A 24-hour go-as-you-please walking match was held here this week with four entries, each of whom put up a fee of $10. The prize of $100 was won by J. A. Snow with a distance of 87 miles and five laps. The race started at the Opera House and the course was through the downtown area, 43 laps to a mile.

Henry Coon has closed down his placers in the Basin for the winter and moved back to his house at Third and Main Streets. His is one of the largest operations in the Gold Creek valley.

George T. Snow has leased the Opera House from Hart & Co.

We will have two steamboats a month this winter, with the Idaho sailing from Portland and the Ancon from Tacoma. Both steamers will call at Victoria, Nanaimo, Wrangell, Juneau, Killisnoo and Sitka. The latest trip of the Ancon brought up a fine lot of fat cattle for Willis Thorp?s meat market.

The tunnel of the Alaska Union Mine on Douglas Island is now in 550 feet. Undoubtedly the vein will be struck in a week or two.

OCTOBER 22, 1887-An all-Indian band played in front of the Opera House on Saturday evening and was well-received.
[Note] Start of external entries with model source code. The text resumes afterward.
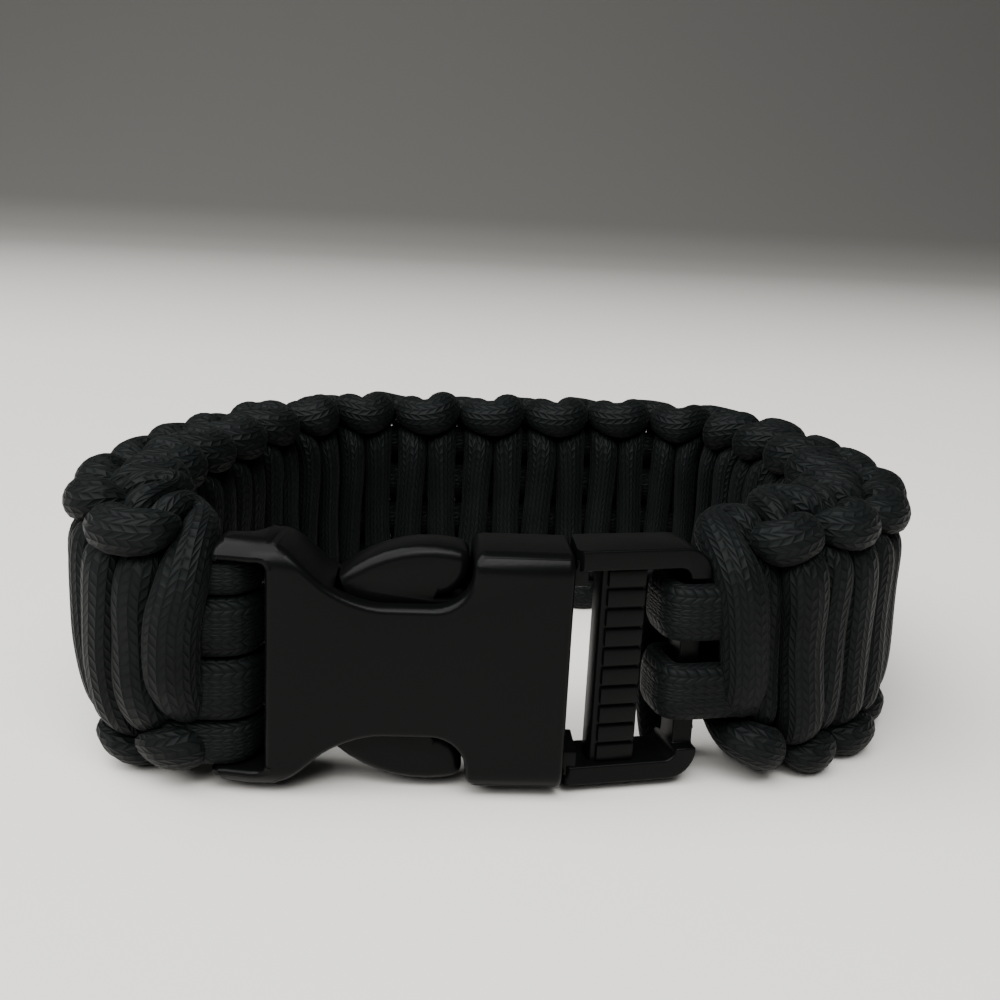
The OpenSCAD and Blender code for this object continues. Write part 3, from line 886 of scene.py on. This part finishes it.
def select_alone(obj):
    """Selects an object alone and makes it the active one"""
    bpy.ops.object.select_all(action="DESELECT")
    obj.select_set(True)
    bpy.context.view_layer.objects.active = obj


def select_points(obj, test):
    """Selects the vertices that pass a test of their place, and nothing else"""
    bpy.ops.mesh.select_all(action="DESELECT")
    bpy.ops.mesh.select_mode(type="VERT")
    mesh = bmesh.from_edit_mesh(obj.data)
    for vertex in mesh.verts:
        vertex.select = test(vertex.co)
    mesh.select_flush_mode()
    bmesh.update_edit_mesh(obj.data)


def select_edges(obj, test):
    """Selects the edges whose two ends pass a test of their places, and nothing else"""
    bpy.ops.mesh.select_all(action="DESELECT")
    bpy.ops.mesh.select_mode(type="EDGE")
    mesh = bmesh.from_edit_mesh(obj.data)
    for edge in mesh.edges:
        edge.select = test(edge.verts[0].co, edge.verts[1].co)
    bmesh.update_edit_mesh(obj.data)


def drawn_face(name, corners):
    """Face with an outline drawn corner by corner from one vertex, left in edit mode.

    Each corner is a place and the radius that rounds it.
    """
    bpy.ops.object.select_all(action="DESELECT")
    bpy.ops.mesh.primitive_plane_add(size=1, location=(0, 0, 0))
    obj = bpy.context.object
    obj.name = name
    bpy.ops.object.mode_set(mode="EDIT")
    bpy.ops.mesh.select_mode(type="VERT")
    bpy.ops.mesh.select_all(action="SELECT")
    bpy.ops.mesh.merge(type="CENTER")
    places = [Vector(place) for place, _ in corners]
    bpy.ops.transform.translate(value=places[0])
    for start, end in zip(places, places[1:]):
        bpy.ops.mesh.extrude_region_move(TRANSFORM_OT_translate={"value": end - start})
    bpy.ops.mesh.select_all(action="SELECT")
    bpy.ops.mesh.edge_face_add()
    for i, (_, radius) in enumerate(corners):
        if radius:
            corner = places[i]
            before = (corner - places[i - 1]).normalized()
            after = (places[(i + 1) % len(places)] - corner).normalized()
            offset = radius * math.tan(before.angle(after) / 2)
            select_points(obj, lambda co: (co - corner).length < SAME)
            bpy.ops.mesh.bevel(offset=offset, segments=ARC_SEGMENTS, affect="VERTICES")
    return obj


def closed_solid(obj):
    """Leaves edit mode with all the faces outwards"""
    bpy.ops.mesh.select_all(action="SELECT")
    bpy.ops.mesh.normals_make_consistent(inside=False)
    bpy.ops.object.mode_set(mode="OBJECT")
    return obj


def drawn(name, corners, depth):
    """Solid with a drawn outline, extruded through the depth"""
    obj = drawn_face(name, corners)
    bpy.ops.mesh.select_all(action="SELECT")
    bpy.ops.mesh.extrude_region_move(TRANSFORM_OT_translate={"value": depth})
    return closed_solid(obj)


def sleeve(name, height, radius, stations):
    """Solid with a rounded section, extruded along X from station to station.

    Each station is its place along X and the section's front and back there.
    """
    x, front, back = stations[0]
    section = ((front, -height / 2), (back, -height / 2), (back, height / 2), (front, height / 2))
    obj = drawn_face(name, [((x, y, z), radius) for y, z in section])
    for (x, front, back), (next_x, next_front, next_back) in zip(stations, stations[1:]):
        middle = (front + back) / 2
        select_points(obj, lambda co: abs(co.x - x) < SAME)
        bpy.ops.mesh.extrude_region_move(TRANSFORM_OT_translate={"value": (next_x - x, 0, 0)})
        for side, move in ((-1, next_front - front), (1, next_back - back)):
            if move:
                select_points(obj, lambda co: abs(co.x - next_x) < SAME and (co.y - middle) * side > 0)
                bpy.ops.transform.translate(value=(0, move, 0))
    return closed_solid(obj)


def both_halves(corners):
    """Corners of the upper half, and the same ones of the lower half, run on the other way"""
    return corners + [((x, y, -z), radius) for (x, y, z), radius in reversed(corners)]


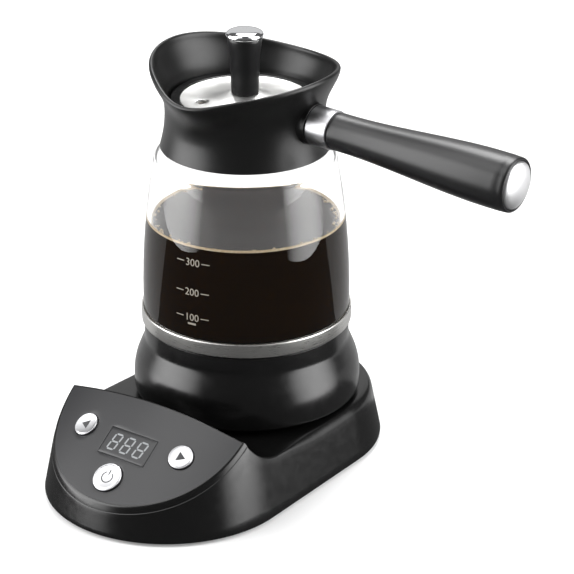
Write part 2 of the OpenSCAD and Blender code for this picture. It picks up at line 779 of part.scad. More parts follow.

Dan Kennedy is displaying some fine vegetables from his garden on Starr Hill, at the upper end of Sixth Street. Included is a cauliflower head six inches in diameter. Dan is an old Cassiar man, having come north in 1874, and settled here in the spring of 1881. He is the father of five sons, including Jim who was the first white child born in Juneau.

John C. Wilson and Dave R. Price have challenged any man in Alaska, white or Indian, to a pack race, each man to pack 100 pounds 100 miles, go-as-you-please, with the contest to take place in Juneau. They will put up any sum from $100 to $1000, challengers to put up a like amount.